Check each line below for "that" and report how many have it, nothing else.

───── DATA SHOWN

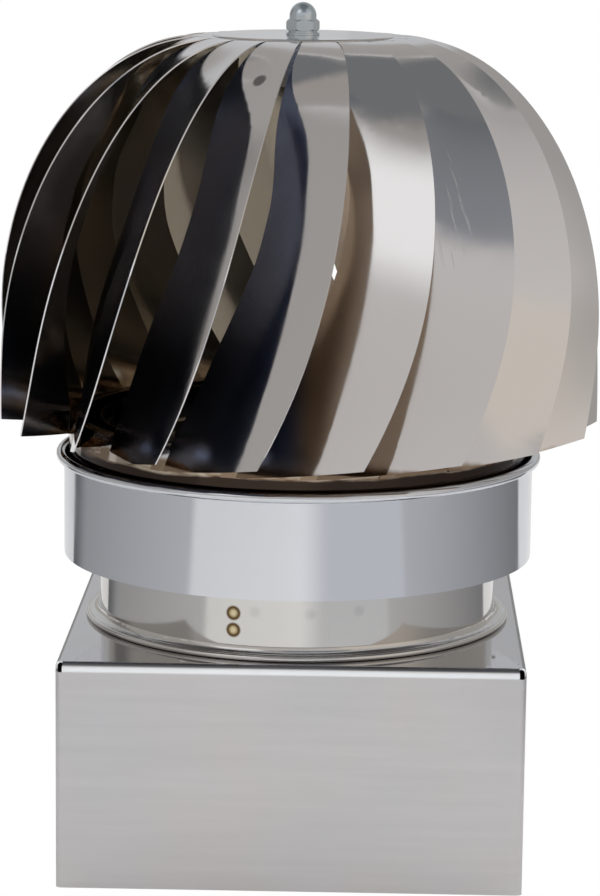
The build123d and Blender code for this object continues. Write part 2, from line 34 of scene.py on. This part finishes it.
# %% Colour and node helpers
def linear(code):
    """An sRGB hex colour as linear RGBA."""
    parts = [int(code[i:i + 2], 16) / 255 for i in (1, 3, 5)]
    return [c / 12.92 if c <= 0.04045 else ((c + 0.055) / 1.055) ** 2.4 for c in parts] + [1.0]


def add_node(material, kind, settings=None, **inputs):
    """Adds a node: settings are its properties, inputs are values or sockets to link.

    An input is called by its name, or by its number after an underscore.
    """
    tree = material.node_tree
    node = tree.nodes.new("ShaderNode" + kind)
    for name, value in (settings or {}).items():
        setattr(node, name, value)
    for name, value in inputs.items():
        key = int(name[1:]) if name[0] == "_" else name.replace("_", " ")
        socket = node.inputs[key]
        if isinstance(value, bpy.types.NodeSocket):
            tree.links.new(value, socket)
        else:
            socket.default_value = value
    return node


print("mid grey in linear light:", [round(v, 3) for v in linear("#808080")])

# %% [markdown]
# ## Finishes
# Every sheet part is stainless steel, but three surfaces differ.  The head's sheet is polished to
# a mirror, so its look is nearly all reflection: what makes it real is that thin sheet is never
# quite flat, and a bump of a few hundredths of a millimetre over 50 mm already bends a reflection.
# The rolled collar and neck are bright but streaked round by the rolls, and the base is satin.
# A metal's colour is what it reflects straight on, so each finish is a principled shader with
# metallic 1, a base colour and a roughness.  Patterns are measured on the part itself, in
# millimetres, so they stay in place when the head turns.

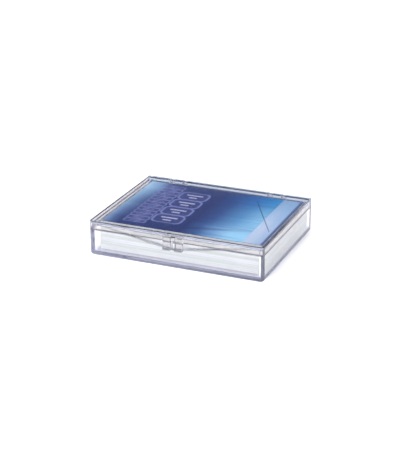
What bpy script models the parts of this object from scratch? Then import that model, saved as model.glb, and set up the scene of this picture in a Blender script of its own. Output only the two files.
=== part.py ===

──────────

▶ _SOLUTION FOR THIS EXERCISE_: 2